6. Avoid Duplicate Content
Duplicate content can confuse Googlebot and cause indexing issues. Use canonical tags to tell Google which version of a page should be considered the primary one.
7. Monitor Google Search Console
Regularly check Google Search Console to see how Googlebot interacts with your site. This tool provides valuable insights into crawl errors, indexing issues, and search performance, helping you identify and resolve issues.
How to Block or Manage Googlebot
In some cases, you may want to restrict or manage how Googlebot crawls certain parts of your site:
- Robots.txt: As mentioned earlier, the robots.txt file can be used to disallow Googlebot from crawling certain areas of your site. For example, if you don’t want Googlebot to index a test directory, you can use:
User-agent: Googlebot
Disallow: /test-directory/
- Meta Tags: You can use the
robots
meta tag to control how Googlebot crawls and indexes specific pages. For example:
<meta name="robots" content="noindex, nofollow">
This instructs Googlebot not to index the page and not to follow any links on it.

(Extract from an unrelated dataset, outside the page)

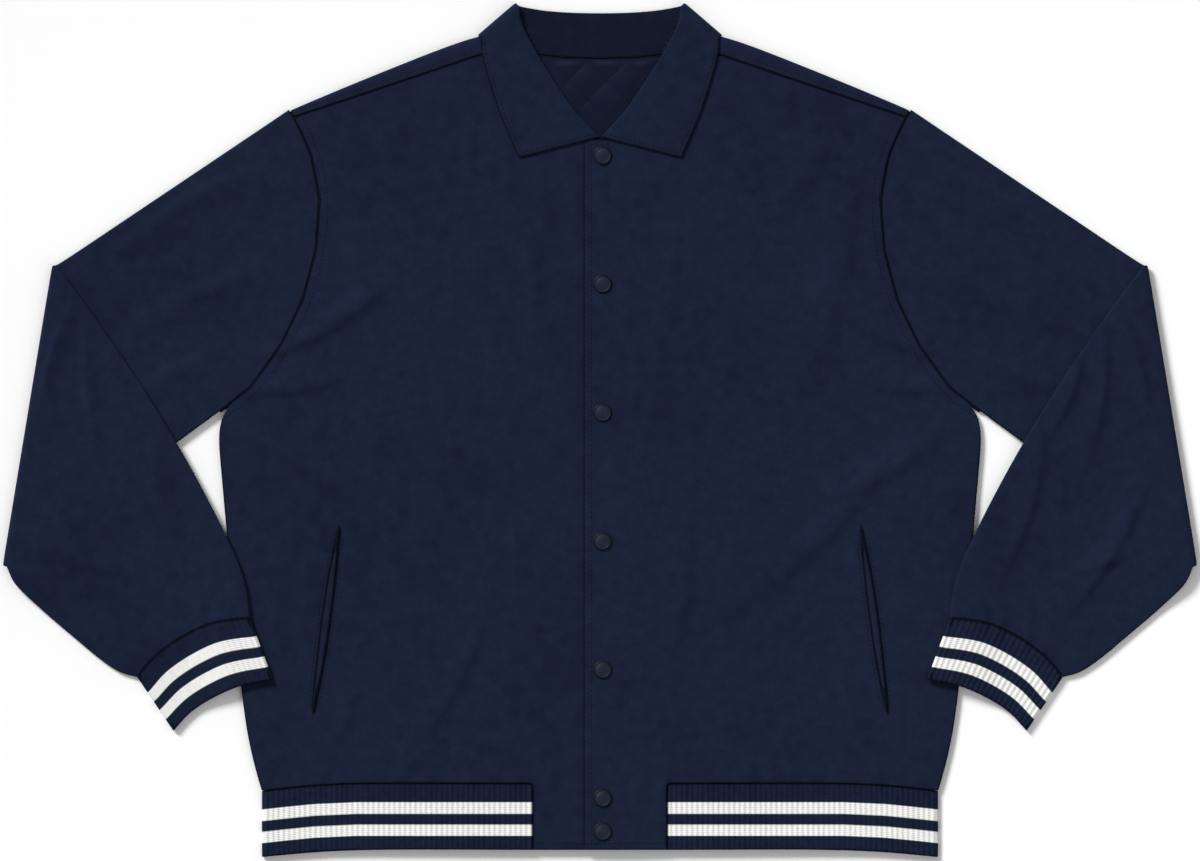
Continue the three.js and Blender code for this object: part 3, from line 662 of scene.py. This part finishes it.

Common Googlebot Issues and How to Fix Them
1. Crawl Budget Waste
If Googlebot spends too much time crawling unimportant pages (like archives or duplicate content), it may not have enough time to crawl your most valuable pages. You can optimize crawl efficiency by:
- Consolidating duplicate pages.
- Blocking unnecessary pages (like tag archives or internal search results) in your robots.txt file.
- Creating clean and organized site architecture.
2. Crawl Errors
Errors like 404 (not found) or 500 (server errors) can prevent Googlebot from indexing important pages. Regularly audit your site for crawl errors using Google Search Console and fix any issues promptly.
3. Blocked Important Pages
Accidentally blocking important pages in your robots.txt file or meta tags can result in those pages not being indexed by Google. Always double-check your robots.txt and meta directives to avoid blocking critical content.
Googlebot is essential for ensuring that your site is indexed properly and ranks well in Google search results. By optimizing your site for efficient crawling, you can help Googlebot understand and index your content more effectively.